According to defense attorneys, Guerrero became the “de facto” head of the Gulf Cartel after Cardenas was arrested and transferred to the United States.

Prosecutors have not said publicly which drug cartel may have wanted Guerrero dead or why.

The Dallas Morning News reported last week that Guerrero had helped U.S. authorities round up $50 million in drug money that Cardenas had forfeited in a plea deal and also provided key information about cartel activities.

In the deal, Cardenas received just 25 years in prison – considered light for the head of a major cartel responsible for countless murders and tortures – and in exchange agreed to spill cartel secrets to the feds.

Guerrero, his longtime attorney, became a U.S. informant.

The Zetas, who had been the Gulf Cartel’s enforcers, felt so betrayed they declared independence, sparking a bloody drug war that raged for years, the newspaper said.

At 32, Ledezma-Campano is the youngest of the defendants and could get a significant reduction in his sentence for his testimony and cooperation.

Payroll records show in 2010, Ledezma-Campano earned about $400 per month as a police officer in San Pedro Garza, a wealthy suburb of Monterrey, Mexico.

His attorney, Steve Gordon of Fort Worth, declined to comment on the guilty plea.

Prosecutors also declined to talk.

THE CRIME

From the beginning, Southlake police said it was a professional hit.

Guerrero, 43, was gunned down in broad daylight as he was getting into his Land Rover at the Southlake Town Square after shopping with his wife. She was not injured.

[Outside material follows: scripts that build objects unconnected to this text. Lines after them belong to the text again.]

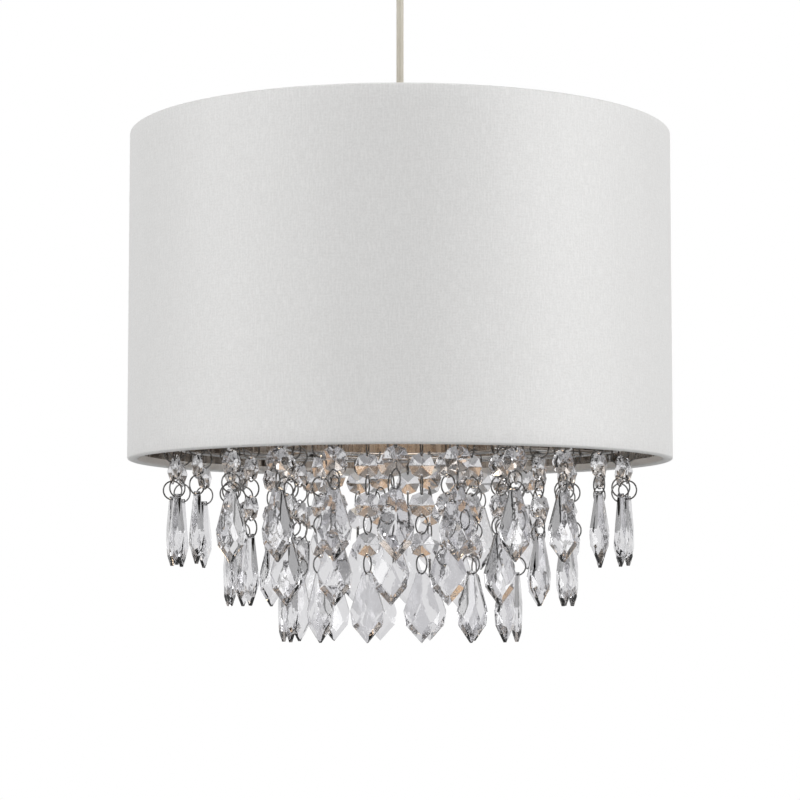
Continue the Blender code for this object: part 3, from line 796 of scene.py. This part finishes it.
def makeLampGlass():
    low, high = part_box("lamp_glass")
    size = lampSizes
    radius, neck = size["globeRadius"], size["neckRadius"]
    center, length = low.z + radius, high.z - low.z

    def skin(inset):
        flank = [(radius * wide - inset, low.z + length * up) for wide, up in globeFlank]
        turns = [math.pi / 2 * k / size["globeSteps"] for k in range(size["globeSteps"])]
        globe = [((radius - inset) * math.cos(t), center - (radius - inset) * math.sin(t)) for t in turns]
        return [(neck - inset, high.z), *flank, *globe, (0.0, center - radius + inset)]

    outline = [*skin(0.0), *skin(size["wall"])[::-1]]
    return turnedPiece("lampGlass", outline, opalGlass, sides=96, sharp=60)


settle(makeLampCap(), "lamp", "nickel", "lamp_cap")
settle(makeLampGlass(), "lamp", "opal_glass", "lamp_glass")
print("lamp made")


# Shade: cloth drum with hems turned in over the frame rings, silver lining, spider and droplet frame

shadeSizes = {"cloth": 0.0006, "hem": 0.0045, "rim": 0.0013, "flapIn": 0.0036, "lap": 0.012,
              "lapRise": 0.00025, "hemWave": 0.00012, "hemTurns": (17, 5), "sides": 240, "rollSteps": 12,
              "rows": 24, "near": 0.0001}
liningSizes = {"thick": 0.0005, "rows": 12, "sides": 180, "wave": 0.00010, "waveTurns": (9, 4), "lean": 40}


def makeShadeCloth():
    low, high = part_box("shade_fabric")
    size = shadeSizes
    outer, cloth, rim, hem = high.x - size["lapRise"], size["cloth"], size["rim"], size["hem"]
    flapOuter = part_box("spider_frame")[1].y - size["flapIn"]
    flapInner, inside = flapOuter - cloth, outer - cloth
    lower, upper = low.z, high.z

    def roll(bottom):
        # the cloth rolled over the ring: outside quarter, crown and inside quarter
        middle, half = (outer + flapInner) / 2, (outer - flapInner) / 2
        turns = [math.pi * k / size["rollSteps"] for k in range(size["rollSteps"] + 1)]
        if bottom:
            return [(middle - half * math.cos(t), lower + rim - rim * math.sin(t)) for t in turns]
        return [(middle + half * math.cos(t), upper - rim + rim * math.sin(t)) for t in turns]

    rows = size["rows"]
    wall = [(outer, lower + rim + (upper - lower - 2 * rim) * k / rows) for k in range(1, rows)]
    outline = [*roll(True), *wall, *roll(False), (flapInner, upper - hem), (flapOuter, upper - hem),
               (flapOuter, upper - 2 * cloth), (inside, upper - 2 * cloth),
               (inside, lower + 2 * cloth), (flapOuter, lower + 2 * cloth),
               (flapOuter, lower + hem), (flapInner, lower + hem)]

    def wave(turn, r, z):
        # the glued lap at the back stands proud, and the hems' raw edges wander a little
        fromBack = abs(turn - math.pi) * outer
        proud = size["lapRise"] if r > inside - size["near"] and fromBack < size["lap"] / 2 else 0.0
        fast, slow = size["hemTurns"]
        wander = size["hemWave"] * math.sin(fast * turn) * math.sin(slow * turn + 1)
        nearHem = r <= flapOuter and (z > upper - 2 * hem or z < lower + 2 * hem)
        return proud + (wander if nearHem else 0.0)

    return turnedPiece("shadeCloth", outline, shadeSilk, size["sides"], sharp=50, wave=wave)


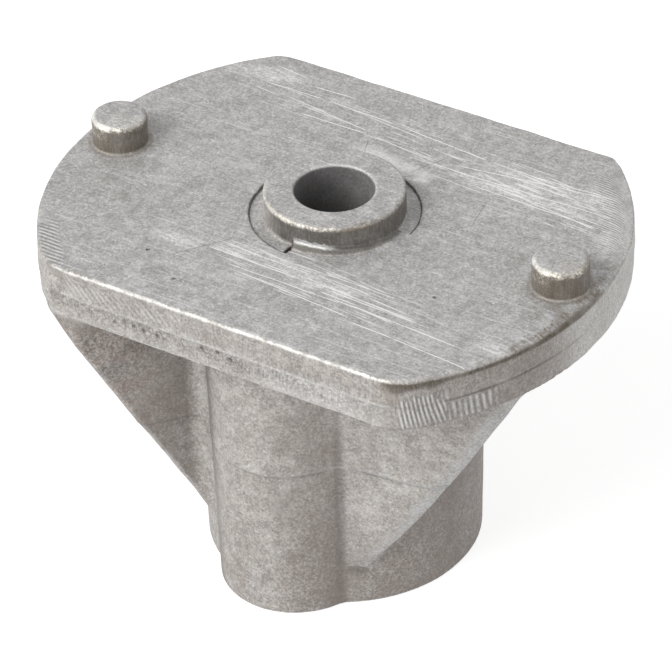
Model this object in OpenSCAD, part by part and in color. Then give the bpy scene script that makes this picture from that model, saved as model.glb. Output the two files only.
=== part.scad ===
// Mower blade holder: one light-alloy casting. A plate with two round ends and two flats carries
// a raised collar and two drive pins on top. Below it a hub with a key boss holds the engine
// crankshaft, and drafted gussets, all trimmed to one cone, tie the hub to the plate rim.
// It stands on the hub end. +Z is towards the blade, +X runs through the drive pins and the key
// boss points to -Y. The origin is on the shaft axis at the hub end. Lengths in millimetres.

/* [Plate] */
// length of the plate over its two round ends
plate_length = 75.2; // [73:0.2:80]
// width of the plate over its two flats
plate_width = 55.5; // [53:0.1:58]
// thickness of the plate
plate_thickness = 7.3; // [6.4:0.1:9]
// how much a small bevel takes off each plan corner
corner_bevel = 0.35; // [0.1:0.05:0.6]
// radius that breaks the upper edge all round
edge_radius = 0.5; // [0.4:0.1:1.2]
// height of the blade seat above the hub end
seat_height = 49; // [47:0.5:54]

/* [Hub] */
// hub diameter at its open end
hub_diameter = 36.2; // [35:0.2:38]
// key boss diameter at the open end
boss_diameter = 20; // [19:0.2:21]
// distance from the shaft axis to the centre of the key boss
boss_offset = 11.8; // [11.4:0.1:12.6]
// radius of the hollow where the key boss meets the hub
boss_fillet = 3; // [2.5:0.1:4]
// wall draft of the hub and key boss, degrees
hub_draft = 1; // [0.5:0.1:1.5]
// radius of the hollow between the hub and the plate
root_radius = 2; // [1:0.1:3]

/* [Crankshaft bore] */
// shaft bore diameter
bore_diameter = 22.2; // [20:0.1:23]
// depth of the shaft bore from the hub end
bore_depth = 40.5; // [36:0.5:41.5]
// width of the keyway
keyway_width = 4.8; // [4:0.1:6]
// distance from the shaft axis to the floor of the keyway
keyway_reach = 13.6; // [13:0.1:14.5]

/* [Collar and bolt hole] */
// blade bolt hole diameter
bolt_hole_diameter = 10.2; // [8:0.1:11]
// collar diameter
collar_diameter = 18; // [17:0.1:19]
// height of the collar above the plate
collar_height = 3.4; // [2.5:0.1:5]
// diameter of the shallow ring sunk round the collar
ring_diameter = 21.8; // [20.6:0.1:24]
// depth of the shallow ring
ring_depth = 0.5; // [0.2:0.05:0.8]

/* [Drive pins] */
// distance between the two pin axes
pin_spacing = 65; // [62:0.5:66]
// pin diameter
pin_diameter = 7.2; // [6:0.1:7.6]
// height of the pins above the plate
pin_height = 4; // [3:0.1:5]
// bevel round the pin tops
pin_bevel = 0.7; // [0.3:0.1:1]

/* [Gussets] */
// height above the hub end where the gussets run out on the hub
gusset_foot = 6.5; // [4:0.5:12]
// height above the hub end of the slight break in the free edges
gusset_break_height = 22.7; // [18:0.1:28]
// how far the free edges stand out at that break
gusset_break_rise = 0.35; // [0:0.05:0.6]
// distance of the outer face of the straight gusset from the shaft axis, at its foot
straight_gusset_outer = 15.5; // [15:0.1:15.8]
// distance of the inner face of the straight gusset from the shaft axis, at its foot
straight_gusset_inner = 12.9; // [12:0.1:13.4]
// angle between the two faces of the straight gusset in plan, degrees
straight_gusset_taper = 4.6; // [3:0.1:6]
// bearing of the diagonal gusset from the pin line, degrees
diagonal_gusset_bearing = 49; // [46:0.5:52]
// thickness of the diagonal gusset at its foot
diagonal_gusset_thickness = 2.6; // [2:0.1:3.4]
// draft of the gusset faces that look towards the key boss side, degrees
gusset_draft = 4; // [3:0.1:5.5]
// draft of the gusset faces that look away from it, degrees
gusset_back_draft = 1.5; // [0.5:0.1:3]

/* [Hidden] */
$fn = 96;
// overlap that joins neighbouring solids
lap = 0.6;
// how far the plate wall falls back below and above its mid line, and its lower bevel
lower_fall = 0.05;
upper_fall = 0.05;
lower_bevel = 0.12;
// how far the gussets stay back from the lower plate edge
rim_step = 0.2;
// bevels on the collar rim and at the two bore mouths
collar_bevel = 0.4;
bolt_mouth_bevel = 0.5;
bore_mouth_bevel = 0.5;

plate_radius = plate_length / 2;
half_width = plate_width / 2;
underside = seat_height - plate_thickness;
hub_radius = hub_diameter / 2;
boss_radius = boss_diameter / 2;
bore_radius = bore_diameter / 2;
bolt_hole_radius = bolt_hole_diameter / 2;
collar_radius = collar_diameter / 2;
pin_radius = pin_diameter / 2;
// height and widening of the drafted hub walls, which end inside the plate
wall_height = underside + lap;
wall_growth = wall_height * tan(hub_draft);
// bearing of the plan corners, where round ends meet flats, and of the bevels that break them
corner_bearing = asin(half_width / plate_radius);
bevel_bearing = (90 + corner_bearing) / 2;
bevel_distance = plate_radius * cos(bevel_bearing - corner_bearing) - corner_bevel;
// centre of the hollow that touches both the hub circle and the key boss circle
hollow_from_hub = hub_radius + boss_fillet;
hollow_from_boss = boss_radius + boss_fillet;
hollow_y = (pow(hollow_from_hub, 2) - pow(hollow_from_boss, 2) + pow(boss_offset, 2)) / (2 * boss_offset);
hollow_x = sqrt(pow(hollow_from_hub, 2) - pow(hollow_y, 2));
// the trimming cone runs from the hub wall at the foot, over a slight break, to the plate rim
foot_radius = hub_radius + gusset_foot * tan(hub_draft);
rim_inset = lower_fall + lower_bevel + rim_step;
rim_radius = plate_radius - rim_inset;
break_part = (gusset_break_height - gusset_foot) / (underside - gusset_foot);
break_radius = foot_radius + break_part * (rim_radius - foot_radius) + gusset_break_rise;
// where the gusset walls start, inside the hub, and end, beyond the rim
gusset_start = 4;
gusset_end = plate_radius + 2;

// half section of the plate edge, from the middle out to the given reach
module edge_section(reach) {
    polygon([
        [0, 0],
        [reach - lower_fall - lower_bevel, 0],
        [reach - lower_fall, lower_bevel],
        [reach, plate_thickness / 2],
        [reach - upper_fall, plate_thickness - edge_radius],
        [reach - upper_fall - edge_radius, plate_thickness],
        [0, plate_thickness]
    ]);
    translate([reach - upper_fall - edge_radius, plate_thickness - edge_radius]) circle(r = edge_radius);
}

// plate: a disc and a slab share one edge section, and small bevels break the plan corners
module plate() {
    intersection() {
        rotate_extrude() edge_section(plate_radius);
        rotate([90, 0, 90]) linear_extrude(3 * plate_radius, center = true) {
            edge_section(half_width);
            mirror([1, 0, 0]) edge_section(half_width);
        }
        bevel_block();
    }
}

// tall block whose slanted sides are the corner bevels
module bevel_block() {
    side_a = bevel_distance / cos(bevel_bearing);
    side_b = bevel_distance / sin(bevel_bearing);
    translate([0, 0, -1]) linear_extrude(plate_thickness + 2)
        polygon([[side_a, 0], [0, side_b], [-side_a, 0], [0, -side_b]]);
}

// drafted round wall of the hub or the key boss
module drafted_wall(radius) {
    cylinder(h = wall_height, r1 = radius, r2 = radius + wall_growth);
}

// fills the hollow on one side between hub and key boss; its wall keeps the same draft
module boss_hollow() {
    difference() {
        linear_extrude(wall_height) polygon([[0, 0], [0, -boss_offset], [hollow_x, -hollow_y]]);
        translate([hollow_x, -hollow_y, 0])
            cylinder(h = wall_height, r1 = boss_fillet, r2 = boss_fillet - wall_growth);
    }
}

// ring with a hollow corner that blends a round wall into the plate underside
module root_ring(radius) {
    wall = radius + underside * tan(hub_draft);
    translate([0, 0, underside]) rotate_extrude() difference() {
        translate([wall - 1, -root_radius]) square([root_radius + 1, root_radius + lap]);
        translate([wall + root_radius, -root_radius]) circle(r = root_radius);
    }
}

module hub() {
    drafted_wall(hub_radius);
    root_ring(hub_radius);
    translate([0, -boss_offset, 0]) {
        drafted_wall(boss_radius);
        root_ring(boss_radius);
    }
    boss_hollow();
    mirror([1, 0, 0]) boss_hollow();
}

// solid of two cones that trims the free edges of all gussets
module trimming_cone() {
    rotate_extrude() polygon([[0, gusset_foot], [foot_radius, gusset_foot], [break_radius, gusset_break_height],
        [rim_radius, underside], [rim_radius, wall_height], [0, wall_height]]);
}

// cuts what it is given off just behind the two plate flats
module within_flats() {
    reach = plate_width / 2 - rim_inset;
    intersection() {
        translate([-plate_length, -reach, 0]) cube([2 * plate_length, 2 * reach, seat_height]);
        children();
    }
}

// block along +X behind a drafted face; the face looks to +Y at the given distance at the foot
module drafted_side(distance, draft) {
    top = distance + (wall_height - gusset_foot) * tan(draft);
    translate([gusset_start, 0, 0]) rotate([90, 0, 90]) linear_extrude(gusset_end - gusset_start)
        polygon([[-plate_radius, gusset_foot], [distance, gusset_foot], [top, wall_height], [-plate_radius, wall_height]]);
}

// gusset beside the key boss, its inner face along the pin line
module straight_gusset() {
    intersection() {
        trimming_cone();
        rotate([0, 0, straight_gusset_taper]) mirror([0, 1, 0]) drafted_side(straight_gusset_outer, gusset_draft);
        drafted_side(-straight_gusset_inner, gusset_back_draft);
    }
}

// gusset along +X; its face on the +Y side almost reaches the shaft axis when carried inwards
module diagonal_gusset() {
    inset = 0.3;
    intersection() {
        trimming_cone();
        drafted_side(-inset, gusset_draft);
        mirror([0, 1, 0]) drafted_side(inset + diagonal_gusset_thickness, gusset_back_draft);
    }
}

// all gussets: two diagonal ones to opposite corners, with the steeper face towards the key boss,
// and two straight ones that are half-turn copies of each other
module gussets() {
    within_flats() rotate([0, 0, 180 + diagonal_gusset_bearing]) diagonal_gusset();
    within_flats() rotate([0, 0, diagonal_gusset_bearing]) mirror([0, 1, 0]) diagonal_gusset();
    straight_gusset();
    rotate([0, 0, 180]) straight_gusset();
}

// raised collar, standing in its shallow ring, with a bevelled rim
module collar() {
    translate([0, 0, seat_height - ring_depth - lap]) {
        cylinder(h = collar_height + ring_depth + lap - collar_bevel, r = collar_radius);
        translate([0, 0, collar_height + ring_depth + lap - collar_bevel])
            cylinder(h = collar_bevel, r1 = collar_radius, r2 = collar_radius - collar_bevel);
    }
}

// drive pin with a bevelled top
module drive_pin() {
    translate([0, 0, seat_height - lap]) {
        cylinder(h = pin_height + lap - pin_bevel, r = pin_radius);
        translate([0, 0, pin_height + lap - pin_bevel])
            cylinder(h = pin_bevel, r1 = pin_radius, r2 = pin_radius - pin_bevel);
    }
}

// blind crankshaft bore with its keyway, opening at the hub end
module crank_bore() {
    translate([0, 0, -1]) cylinder(h = bore_depth + 1, r = bore_radius);
    translate([0, 0, -1]) cylinder(h = 1 + bore_mouth_bevel, r1 = bore_radius + 1 + bore_mouth_bevel, r2 = bore_radius);
    translate([-keyway_width / 2, -keyway_reach, -1]) cube([keyway_width, keyway_reach, bore_depth + 1]);
}

// blade bolt hole through web and collar, bevelled at the top
module bolt_hole() {
    top = seat_height + collar_height;
    translate([0, 0, bore_depth - 1]) cylinder(h = top - bore_depth + 2, r = bolt_hole_radius);
    translate([0, 0, top - bolt_mouth_bevel])
        cylinder(h = bolt_mouth_bevel + 1, r1 = bolt_hole_radius, r2 = bolt_hole_radius + bolt_mouth_bevel + 1);
}

module blade_holder() {
    difference() {
        union() {
            difference() {
                translate([0, 0, underside]) plate();
                translate([0, 0, seat_height - ring_depth]) cylinder(h = 1, r = ring_diameter / 2);
            }
            hub();
            gussets();
            collar();
            for (x = [-pin_spacing / 2, pin_spacing / 2]) translate([x, 0, 0]) drive_pin();
        }
        crank_bore();
        bolt_hole();
    }
}

color([0.66, 0.65, 0.63]) blade_holder();
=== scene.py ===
import math

import bpy
import numpy as np
from mathutils import Matrix, Vector


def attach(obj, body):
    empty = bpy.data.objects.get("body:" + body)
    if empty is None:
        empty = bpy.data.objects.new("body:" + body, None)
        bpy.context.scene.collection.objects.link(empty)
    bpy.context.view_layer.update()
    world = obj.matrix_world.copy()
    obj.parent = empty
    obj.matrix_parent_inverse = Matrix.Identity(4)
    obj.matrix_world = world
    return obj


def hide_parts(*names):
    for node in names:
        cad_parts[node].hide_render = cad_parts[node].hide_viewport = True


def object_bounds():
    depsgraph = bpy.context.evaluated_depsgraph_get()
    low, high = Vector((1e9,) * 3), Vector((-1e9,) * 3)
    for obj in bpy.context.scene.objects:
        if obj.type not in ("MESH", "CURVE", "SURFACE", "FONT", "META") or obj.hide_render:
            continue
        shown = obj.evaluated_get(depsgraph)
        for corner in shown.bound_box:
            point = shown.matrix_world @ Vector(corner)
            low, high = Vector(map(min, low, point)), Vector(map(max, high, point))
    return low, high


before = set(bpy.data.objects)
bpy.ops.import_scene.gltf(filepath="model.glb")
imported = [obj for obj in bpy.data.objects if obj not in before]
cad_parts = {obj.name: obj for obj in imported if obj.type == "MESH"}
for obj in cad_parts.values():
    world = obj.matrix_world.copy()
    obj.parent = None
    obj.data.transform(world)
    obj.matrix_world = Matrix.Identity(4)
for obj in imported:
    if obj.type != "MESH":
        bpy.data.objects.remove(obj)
cad_box = [list(c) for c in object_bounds()]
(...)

According to police, surveillance video showed a gunman jumping out of the back seat of an SUV. The ambush lasted just six seconds. Guerrero was shot once in the chest and nine times in the back, according to his autopsy.

A little more than a year later, the FBI arrested the three suspects.

Ledezma-Campano and his father, Jesus Gerardo Ledezma-Cepeda, 59, were nabbed in September 2014 when they crossed a bridge from Mexico to McAllen, Texas. The father’s cousin, Jose Luis Cepeda-Cortes, 59, was arrested at a house in nearby Edinberg.

CASE CLOAKED IN SECRECY

In a case cloaked in unusual secrecy, records relating to Ledezma-Campano’s guilty plea remain sealed.

But NBC 5 obtained an order from U.S. District Judge Terry Means setting Ledezma-Campano’s sentencing hearing for Aug. 23. Sentencing dates are not set without guilty pleas or convictions.

The order was publicly posted on the federal court’s website but was later removed.

Two people with knowledge of the case confirm the deal.

The three Mexican citizens were not the actual triggermen, prosecutors said. Instead, they are charged with the rarely-used federal crime of interstate stalking.

Three others, whose names are blacked out in a recently-unsealed indictment, are apparently accused of committing the actual murder. They have not been arrested.

In the stalking case, court documents portray the three suspects as running an elaborate intelligence operation, presumably for a cartel. Prosecutors have linked them to as many as 12 other drug-related murders around Monterrey, Mexico’s third-largest city.